Some city council members have said that because the vehicle will be paid for by a federal grant, the town would be foolish not to take it. O'Meara doesn't buy it. "They try to say it's 'free.' Well it isn't free. Taxpayers are still paying to put this militaristic thing in our town. And it isn't about the money, anyway. It's about what kind of town we want to be."
And, after all of that, we get to the real problem afflicting not just Keene, New Hampshire, but the entire country these days:
The Keene city council will take up the issue again next month. Massery predicted opposition from Keene residents will ultimately be in vain. "We have Bearcats in 90 percent of the 100 or so largest cities in America," Massery said. "This is going to happen. It has already happened. To resist now would be like saying police officers should scrap the Glock and go back to the revolver. It's a fantasy."
Yep...when it comes to a battle between corporate profits and democracy these days, corporate profits always win. That's the part of the whole "personal liberty" equation rigid-minded Libertarians like Ron Paul never seem to get.

God Bless America, and be sure to bow down in welcome for our new corproate overlords when the jackboots and their fucking tank coming marching down your street.

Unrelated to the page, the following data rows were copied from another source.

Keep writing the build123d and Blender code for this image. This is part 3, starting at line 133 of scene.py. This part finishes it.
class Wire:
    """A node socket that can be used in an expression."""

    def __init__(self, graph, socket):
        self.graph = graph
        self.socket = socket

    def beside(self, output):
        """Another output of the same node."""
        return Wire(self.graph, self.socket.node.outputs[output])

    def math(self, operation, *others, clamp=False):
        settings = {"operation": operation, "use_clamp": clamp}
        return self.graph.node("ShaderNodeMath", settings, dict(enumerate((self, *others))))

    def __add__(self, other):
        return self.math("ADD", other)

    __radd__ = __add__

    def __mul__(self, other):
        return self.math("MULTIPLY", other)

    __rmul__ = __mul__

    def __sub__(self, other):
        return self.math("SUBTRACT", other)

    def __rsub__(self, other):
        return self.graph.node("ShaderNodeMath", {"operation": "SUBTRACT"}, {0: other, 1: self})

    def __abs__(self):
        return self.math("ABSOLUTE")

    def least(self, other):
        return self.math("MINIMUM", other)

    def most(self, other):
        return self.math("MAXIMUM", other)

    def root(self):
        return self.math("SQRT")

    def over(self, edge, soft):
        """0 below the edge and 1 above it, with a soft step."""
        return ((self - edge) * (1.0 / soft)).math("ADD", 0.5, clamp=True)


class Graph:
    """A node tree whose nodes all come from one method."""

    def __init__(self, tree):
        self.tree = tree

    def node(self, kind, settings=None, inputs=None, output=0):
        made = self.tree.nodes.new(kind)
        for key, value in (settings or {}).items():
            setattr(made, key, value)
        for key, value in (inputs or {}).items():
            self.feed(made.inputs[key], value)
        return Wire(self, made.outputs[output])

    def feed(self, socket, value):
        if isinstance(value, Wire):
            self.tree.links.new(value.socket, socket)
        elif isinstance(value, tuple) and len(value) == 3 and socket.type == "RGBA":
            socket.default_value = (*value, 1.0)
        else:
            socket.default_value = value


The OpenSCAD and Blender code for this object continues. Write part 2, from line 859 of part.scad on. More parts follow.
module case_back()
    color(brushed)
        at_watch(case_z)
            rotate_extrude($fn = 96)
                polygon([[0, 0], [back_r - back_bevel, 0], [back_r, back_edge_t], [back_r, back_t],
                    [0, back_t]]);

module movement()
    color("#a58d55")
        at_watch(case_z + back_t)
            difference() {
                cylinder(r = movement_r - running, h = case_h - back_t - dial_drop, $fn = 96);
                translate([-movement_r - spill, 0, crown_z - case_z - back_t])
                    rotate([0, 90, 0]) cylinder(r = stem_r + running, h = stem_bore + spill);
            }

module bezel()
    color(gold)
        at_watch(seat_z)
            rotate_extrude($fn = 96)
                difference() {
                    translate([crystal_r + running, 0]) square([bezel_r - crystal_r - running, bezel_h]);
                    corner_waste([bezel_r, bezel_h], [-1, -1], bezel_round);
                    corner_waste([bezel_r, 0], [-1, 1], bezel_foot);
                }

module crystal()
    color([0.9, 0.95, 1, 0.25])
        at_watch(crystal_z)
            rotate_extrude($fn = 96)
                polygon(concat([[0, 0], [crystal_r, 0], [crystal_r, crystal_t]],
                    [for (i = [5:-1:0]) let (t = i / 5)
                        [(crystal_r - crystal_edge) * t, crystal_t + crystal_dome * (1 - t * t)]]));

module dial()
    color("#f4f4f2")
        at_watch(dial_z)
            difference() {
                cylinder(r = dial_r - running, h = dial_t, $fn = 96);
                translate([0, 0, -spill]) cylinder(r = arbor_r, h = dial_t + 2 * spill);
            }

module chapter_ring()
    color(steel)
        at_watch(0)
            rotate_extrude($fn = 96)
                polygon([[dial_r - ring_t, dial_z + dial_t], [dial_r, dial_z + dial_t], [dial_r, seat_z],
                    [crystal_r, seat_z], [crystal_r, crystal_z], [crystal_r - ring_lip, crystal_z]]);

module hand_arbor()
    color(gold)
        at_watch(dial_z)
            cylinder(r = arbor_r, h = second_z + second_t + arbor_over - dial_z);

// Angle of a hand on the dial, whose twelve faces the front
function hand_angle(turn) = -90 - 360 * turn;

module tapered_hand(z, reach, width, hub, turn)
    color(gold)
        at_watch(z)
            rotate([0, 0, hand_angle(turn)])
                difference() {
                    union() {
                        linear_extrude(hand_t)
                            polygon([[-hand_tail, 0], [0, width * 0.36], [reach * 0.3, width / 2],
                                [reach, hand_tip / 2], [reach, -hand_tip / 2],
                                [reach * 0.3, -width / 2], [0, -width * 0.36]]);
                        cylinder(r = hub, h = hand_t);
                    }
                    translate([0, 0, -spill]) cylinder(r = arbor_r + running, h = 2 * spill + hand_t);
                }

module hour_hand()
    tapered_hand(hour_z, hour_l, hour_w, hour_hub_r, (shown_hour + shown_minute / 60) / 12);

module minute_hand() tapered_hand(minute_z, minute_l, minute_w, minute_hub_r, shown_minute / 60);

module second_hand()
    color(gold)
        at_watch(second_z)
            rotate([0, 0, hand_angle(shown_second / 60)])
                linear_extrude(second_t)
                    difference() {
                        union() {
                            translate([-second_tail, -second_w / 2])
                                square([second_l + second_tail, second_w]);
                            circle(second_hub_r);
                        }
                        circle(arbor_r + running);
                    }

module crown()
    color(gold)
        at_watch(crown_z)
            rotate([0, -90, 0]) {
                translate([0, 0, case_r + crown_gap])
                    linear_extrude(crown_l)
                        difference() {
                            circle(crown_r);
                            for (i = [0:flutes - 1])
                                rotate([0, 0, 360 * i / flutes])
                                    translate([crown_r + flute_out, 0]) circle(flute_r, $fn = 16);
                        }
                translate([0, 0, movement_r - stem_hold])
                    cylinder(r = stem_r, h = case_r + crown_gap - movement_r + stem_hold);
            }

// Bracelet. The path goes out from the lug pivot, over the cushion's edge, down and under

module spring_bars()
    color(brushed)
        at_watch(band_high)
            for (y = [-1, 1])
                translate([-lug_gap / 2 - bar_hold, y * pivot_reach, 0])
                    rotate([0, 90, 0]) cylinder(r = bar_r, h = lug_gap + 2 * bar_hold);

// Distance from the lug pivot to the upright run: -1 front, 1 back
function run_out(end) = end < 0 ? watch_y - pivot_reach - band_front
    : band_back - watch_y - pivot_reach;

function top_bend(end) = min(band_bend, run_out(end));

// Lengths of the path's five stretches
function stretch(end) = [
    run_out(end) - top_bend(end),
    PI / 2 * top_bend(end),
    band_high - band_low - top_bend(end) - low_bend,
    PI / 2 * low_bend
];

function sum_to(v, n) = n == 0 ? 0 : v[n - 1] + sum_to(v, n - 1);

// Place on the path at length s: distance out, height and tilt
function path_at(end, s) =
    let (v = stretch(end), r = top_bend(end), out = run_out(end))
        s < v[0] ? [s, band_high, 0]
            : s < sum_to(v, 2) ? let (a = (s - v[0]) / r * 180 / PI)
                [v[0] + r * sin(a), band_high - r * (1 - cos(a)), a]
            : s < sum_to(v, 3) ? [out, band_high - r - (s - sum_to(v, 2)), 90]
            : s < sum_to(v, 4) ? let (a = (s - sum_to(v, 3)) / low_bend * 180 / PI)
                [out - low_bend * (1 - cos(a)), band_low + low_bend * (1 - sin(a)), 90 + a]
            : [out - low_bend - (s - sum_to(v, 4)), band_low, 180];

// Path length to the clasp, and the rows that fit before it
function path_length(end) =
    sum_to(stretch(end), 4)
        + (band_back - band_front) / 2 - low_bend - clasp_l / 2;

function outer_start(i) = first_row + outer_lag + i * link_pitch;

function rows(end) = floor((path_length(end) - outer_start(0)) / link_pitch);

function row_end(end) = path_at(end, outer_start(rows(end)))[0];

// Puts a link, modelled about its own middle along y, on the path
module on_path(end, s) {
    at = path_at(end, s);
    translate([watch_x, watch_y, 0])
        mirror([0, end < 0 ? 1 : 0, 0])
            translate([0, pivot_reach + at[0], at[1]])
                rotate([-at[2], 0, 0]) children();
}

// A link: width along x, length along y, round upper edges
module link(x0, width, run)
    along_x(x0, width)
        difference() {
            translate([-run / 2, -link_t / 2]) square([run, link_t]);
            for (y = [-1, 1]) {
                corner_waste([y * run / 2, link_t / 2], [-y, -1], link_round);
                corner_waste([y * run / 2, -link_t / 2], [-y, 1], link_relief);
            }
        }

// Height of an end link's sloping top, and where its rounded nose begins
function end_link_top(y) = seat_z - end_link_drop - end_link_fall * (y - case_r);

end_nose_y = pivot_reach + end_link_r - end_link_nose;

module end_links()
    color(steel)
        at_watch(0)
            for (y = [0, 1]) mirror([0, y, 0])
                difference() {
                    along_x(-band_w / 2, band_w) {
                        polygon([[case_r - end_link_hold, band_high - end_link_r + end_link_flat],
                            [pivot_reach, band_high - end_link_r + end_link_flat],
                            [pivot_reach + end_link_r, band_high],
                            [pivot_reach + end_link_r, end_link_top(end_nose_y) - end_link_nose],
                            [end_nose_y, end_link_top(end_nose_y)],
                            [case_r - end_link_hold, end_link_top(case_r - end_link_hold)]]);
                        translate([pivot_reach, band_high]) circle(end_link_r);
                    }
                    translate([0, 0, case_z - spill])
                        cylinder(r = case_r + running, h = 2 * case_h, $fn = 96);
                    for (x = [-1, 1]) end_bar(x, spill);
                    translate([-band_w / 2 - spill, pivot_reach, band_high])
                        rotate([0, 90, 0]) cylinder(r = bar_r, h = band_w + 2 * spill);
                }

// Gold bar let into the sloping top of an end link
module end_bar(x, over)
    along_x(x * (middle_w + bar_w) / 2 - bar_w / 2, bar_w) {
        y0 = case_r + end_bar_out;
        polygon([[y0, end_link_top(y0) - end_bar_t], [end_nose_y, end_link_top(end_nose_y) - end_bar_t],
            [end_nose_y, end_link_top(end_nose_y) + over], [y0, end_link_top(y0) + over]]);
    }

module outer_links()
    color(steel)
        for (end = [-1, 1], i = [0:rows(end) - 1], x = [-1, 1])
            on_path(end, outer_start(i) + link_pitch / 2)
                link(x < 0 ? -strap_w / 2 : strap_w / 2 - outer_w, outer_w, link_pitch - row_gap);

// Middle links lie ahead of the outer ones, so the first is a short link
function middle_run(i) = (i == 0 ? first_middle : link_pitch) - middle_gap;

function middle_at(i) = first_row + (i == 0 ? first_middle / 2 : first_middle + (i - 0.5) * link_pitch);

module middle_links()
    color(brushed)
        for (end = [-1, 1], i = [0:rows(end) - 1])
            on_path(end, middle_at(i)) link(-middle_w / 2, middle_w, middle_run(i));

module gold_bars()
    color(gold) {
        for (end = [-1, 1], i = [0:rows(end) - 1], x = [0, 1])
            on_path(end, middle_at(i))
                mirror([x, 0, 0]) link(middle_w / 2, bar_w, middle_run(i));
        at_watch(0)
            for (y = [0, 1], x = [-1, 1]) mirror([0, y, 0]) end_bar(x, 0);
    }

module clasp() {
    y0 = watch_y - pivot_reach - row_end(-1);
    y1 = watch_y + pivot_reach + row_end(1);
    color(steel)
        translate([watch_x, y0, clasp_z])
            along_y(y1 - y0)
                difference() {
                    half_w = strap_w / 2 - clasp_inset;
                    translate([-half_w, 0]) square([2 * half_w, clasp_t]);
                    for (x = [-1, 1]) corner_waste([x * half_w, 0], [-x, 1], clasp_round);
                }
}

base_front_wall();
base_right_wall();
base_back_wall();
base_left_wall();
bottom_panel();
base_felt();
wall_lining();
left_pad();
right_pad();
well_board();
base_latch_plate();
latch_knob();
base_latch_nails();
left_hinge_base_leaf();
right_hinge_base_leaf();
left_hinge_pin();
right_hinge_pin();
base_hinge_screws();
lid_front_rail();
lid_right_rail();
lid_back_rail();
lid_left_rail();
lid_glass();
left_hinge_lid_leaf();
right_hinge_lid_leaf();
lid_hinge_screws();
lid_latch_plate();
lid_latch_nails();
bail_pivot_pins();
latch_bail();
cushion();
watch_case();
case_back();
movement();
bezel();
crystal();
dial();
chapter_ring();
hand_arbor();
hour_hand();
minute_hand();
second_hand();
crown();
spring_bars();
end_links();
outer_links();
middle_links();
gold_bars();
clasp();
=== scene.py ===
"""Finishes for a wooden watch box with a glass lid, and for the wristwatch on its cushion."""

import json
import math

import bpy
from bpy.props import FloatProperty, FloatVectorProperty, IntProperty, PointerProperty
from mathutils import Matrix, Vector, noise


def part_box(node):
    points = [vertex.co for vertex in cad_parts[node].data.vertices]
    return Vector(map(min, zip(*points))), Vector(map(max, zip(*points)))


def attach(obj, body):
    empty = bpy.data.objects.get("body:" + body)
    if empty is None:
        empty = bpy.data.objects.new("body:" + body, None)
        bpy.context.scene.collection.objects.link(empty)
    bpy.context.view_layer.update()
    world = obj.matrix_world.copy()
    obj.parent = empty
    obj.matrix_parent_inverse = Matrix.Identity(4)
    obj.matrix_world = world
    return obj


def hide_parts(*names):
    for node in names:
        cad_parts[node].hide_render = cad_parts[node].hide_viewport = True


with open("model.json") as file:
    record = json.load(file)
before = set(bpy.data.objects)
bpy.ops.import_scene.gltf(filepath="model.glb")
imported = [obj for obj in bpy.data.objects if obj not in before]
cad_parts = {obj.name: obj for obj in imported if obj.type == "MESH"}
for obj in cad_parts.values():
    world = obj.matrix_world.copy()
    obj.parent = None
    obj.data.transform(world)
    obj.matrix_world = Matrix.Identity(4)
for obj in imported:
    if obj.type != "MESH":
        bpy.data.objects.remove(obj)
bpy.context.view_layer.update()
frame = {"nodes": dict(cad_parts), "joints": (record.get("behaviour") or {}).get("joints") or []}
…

Bonus: Dedicated to Lenco Government Sales Manager Jim Massery...I think we now know who the thieves are in this case


  1. I just hope my cell has a window...

  2. My city had one left over from the civil rights days. It ended up being parked for 30 years becoming a nice home for wasps.So it ended up a good.

  3. Didn't you hear Bill? Constituents aren't citizens who's will you are elected to enact, they are insurgents that you are to suppress, in order to maintain your personal power and privilege.

  4. If the media would just say $35 Billion taxpayer dollars used for police armored vehicles instead of saying $35 Billion Federal grant used for police armored vehicles, there would be a different reaction. MSM decouples the source of the funds from the use of them, so everything seems free.

  5. Oh boy, I'm going to send this to my dad. He was furious because local residents found out accidentally that their local police force in tiny Wellfleet on Cape Cod had been provided automatic assault weapons. Wait'll he hears this!

  6. You should've stuck with the Junior Murvin original:

    The out of control militarisation of police forces is a real problem for democracy though.